As for single strips, the two that almost asphyxiated me were the one where Calvin rehearses asking his mom for a flame thrower, hoping that “Bambi eyes” will seal the deal, and the Sunday strip where C&H transmogrify each other with Calvin’s water pistol. Hobbes transmogrifies Calvin into a daisy, which is still able to fire back at Hobbes, who was, I think, a warthog. Watterson is the master of visuals. Only Jim Borgman even comes close.

The Calvin and Hobbes snowmen never fail to make me laugh until milk comes out my nose.

A Dilbert cartoon that I keep taped to my work monitor has only two panels. In one, a character says, “When will my raise be effective?” Answer balloon from the right: “The same time you are.”

Kliban panel cartoon from 'way back: two hold-up men in a bank surrounded by about fifty cops, all with their guns drawn and pointed directly at the bank robbers. One robber to the other: “Switch to plan B.”

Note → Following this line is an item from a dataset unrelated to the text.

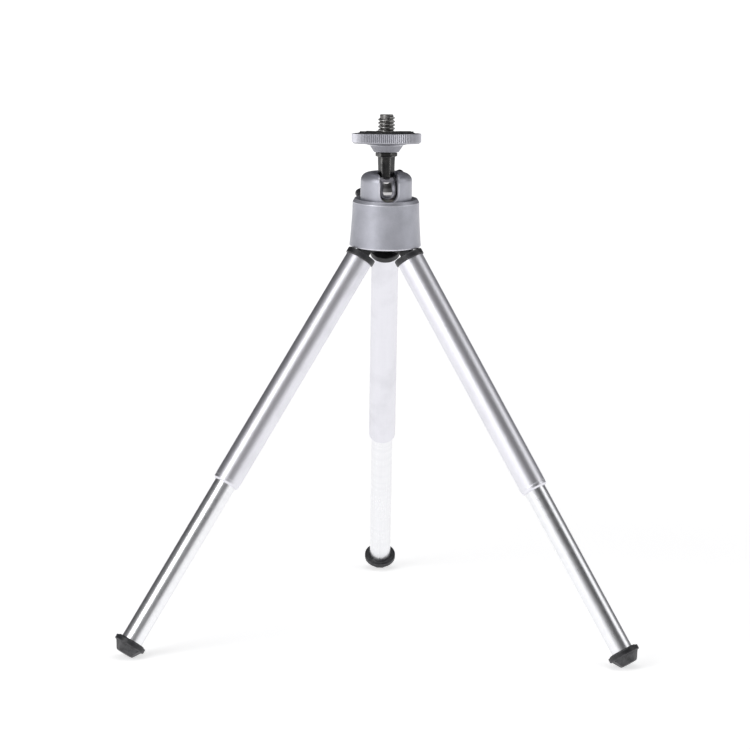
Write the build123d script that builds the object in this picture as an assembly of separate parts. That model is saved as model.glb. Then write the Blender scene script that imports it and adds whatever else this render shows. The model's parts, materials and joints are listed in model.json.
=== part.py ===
"""Small telescopic tabletop tripod with a ball head, as separate pieces.

Millimetres and degrees. The head's axis is Z, the feet stand on z = 0, and the
slot of the head faces -Y. Each leg is modelled hanging straight down from its
hinge, the base of the head from the barrel's lower rim, and the cup, ball and
platform from the ball's centre with the slot along +X. Each group is then placed.
"""
import os
from math import cos, hypot, radians, sin, sqrt

from build123d import *

# ---- Fits ----
running = 0.05              # radial clearance of a turning or sliding fit
face_clear = 0.05           # between faces that turn on each other
side_clear = 0.25           # hinge ear to its fork, on each side
ball_clear = 0.12           # socket, seat and shoe to the ball
fold_clear = 0.95           # between two feet when the legs are folded together
stop_clear = 0.25           # collar to the barrel's rim when a leg is opened to its stop

# ---- Legs ----
LEG_AZIMUTHS = {"right": -30.0, "rear": 90.0, "left": 210.0}
leg_splay = 34.3            # each leg's angle from upright when it is opened to its stop
outer_tube_r = 5.0
outer_tube_wall = 0.5
outer_tube_len = 95.5
roll_len = 1.6              # rolled-in lower end of the outer tube
roll_lip_t = 0.3            # wall left at the very end of the roll
inner_tube_wall = 0.5
tube_overlap = 29.6         # inner tube left inside the outer one with the leg pulled out
bush_wall = 0.45
bush_len = 10.0
bush_cap_t = 0.8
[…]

Booth panel cartoon set in a garage. A car has fallen off a lift and is upside-down on the floor with smoke coming out. A mechanic stands nearby with his head hanging, running his finger around the rim of a fifty-gallon drum. The boss scolds him: “Shame on you, Jamie! Mr. Huntington is going to be here in a few minutes, and what am I going to say to him? Am I going to say, ‘Mr. Huntington, Jamie made a boo-boo?’”

Two consecutive daily Get Fuzzy strips. First strip: Bucky (the cat) has gone searching for a way out of the apartment and is now trapped in an air vent. Satchel (the dog) hears a disembodied voice: “Satchel! Saatchel!” Satchel replies, “God?! Where are you?!” Bucky: “I’m stuck in the air vent.” Satchel: “What are you doing in my air vent, God?” Satchel: “You idiot! Shut up and listen to me!” Satchel, clearly anguished: “What have I done to anger thee, oh Lord?” Bucky: "Shut up! Shut up!

Next day’s strip: Bucky, still in the air vent: “Satchel! You have to let me out of your air vent!” Satchel: “But God. . . Why for art thou innest my air vent to beginnith with. . . ith?” Bucky: “I’m not God, you filthy, stupid moron! I’m stuck!” Satchel, with a surprised and horrified look on his face: “You mean. . . Satan is stuck in my air vent?!” Bucky: “When I get outta here I’m gonna kill you! Kill!” Satchel, now looking determined while making a cross with two pencils: “Begone! Possess my ductwork no more, foul demon!”

Boondocks daily strip with Riley and Jazmine. Riley: “Jazmine, this whole ‘tooth fairy’ thing. . it’s f’real?” Jazmine: “Yes!” Riley: “One dollar, cash. Next day. Per tooth. No questions asked?” Jazmine: “Yep.” Riley: “Does it matter whose teeth they are?”